Прохладный, совсем уже ночной ветерок легонько касался слегка отросшей щетины на лице Алексея, шевелил ветви кустов и деревьев в городских двориках, будто бы успокаивая, рассказывая о безмятежной, приятной и легкой жизни без выстрелов, марш-бросков, засад и встречных стычек. Где-то далеко, за домами, вставало электрическое зарево ночного города, звучали резкие, требовательные сигналы автомобильных клаксонов, изредка взвывала противным тоном сирена то ли полицейских, то ли скорых медицинских машин. Но отпускник-унтер не обращал внимания на эти приметы начинающейся ночной жизни большого города, как зачарованный пробираясь темными сквозными двориками, проулками и лабиринтами самопальных гаражей в неизвестном даже ему самому направлении.

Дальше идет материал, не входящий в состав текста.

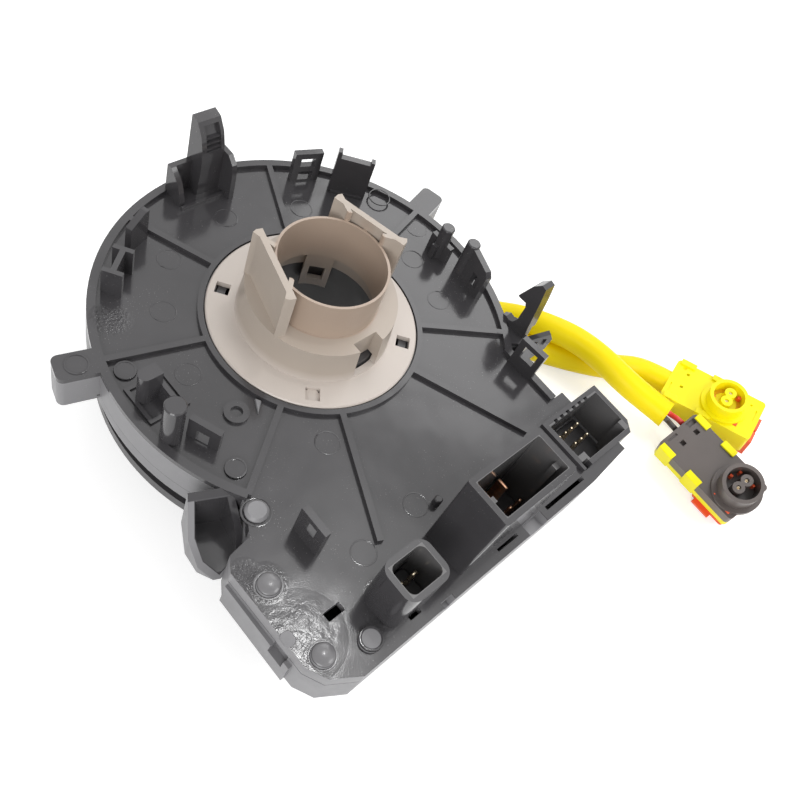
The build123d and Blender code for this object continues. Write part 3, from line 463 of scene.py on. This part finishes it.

Наконец, присев на намек от лавочки, уцелевшей между двух обветшалых бетонных стен, изукрашенных невнятными графити и вполне внятными матерными словами, Воронцов будто впал в прострацию, не понимая, что ему теперь делать в этом мире, где отсутствует команда "Отбой", где нет обязательного подъема и жесткого распорядка дня, где никто не старается убить тебя только потому, что ты - чужак и оказался на его пути. По крайней мере - пока.
Может быть, это малопонятное состояние, а может быть и то, что знаменитая на весь батальон интуиция Ворона скромно помалкивала в дальнем углу подсознания, но тихонько будто бы подкравшейся к остановке машины Леша не почувствовал и не заметил, а очнулся, вернувшись в этот мир, только в тот момент, когда опустивший стекло на автомобильной дверце пассажир негромко, но выразительно прикрикнул на него: "Спишь там, что ли? Почем девчонки-то у тебя?"
С легким недоумением, благо, выражение его лица скрывала густая тень от остатков стен автобусной остановки, Леша окинул взглядом когда-то роскошный, а теперь изрядно потрепанный и побитый черный лимузин, и ощутил сильный запах спиртного, волной выливающийся из салона. И одновременно, боковым зрением, заметил парочку девчонок, стоящих чуток в отдалении от остановки так, чтобы быть сразу замеченными из проезжающих мимо автомобилей, но не бросаться в глаза с остальных сторон. Одна из девушек, блондинка с длинными, до поясницы, прямыми, блестящими в свете фар волосами, была одета в узкие, похожие на вторую кожу, брючки, а вторая, потемнее мастью и не такая длинноволосая, в короткую, "по самое не балуйся", юбчонку, а вот курточки-ветровки на девушках были одинаковые, похоже, купленные в одном магазине с разницей в несколько месяцев. Такими же похожими, хоть и разного цвета, были и их туфельки на шпильках. Сомнений - зачем это они стоят здесь, возле дороги - при первом же поверхностном взгляде на девушек не возникало.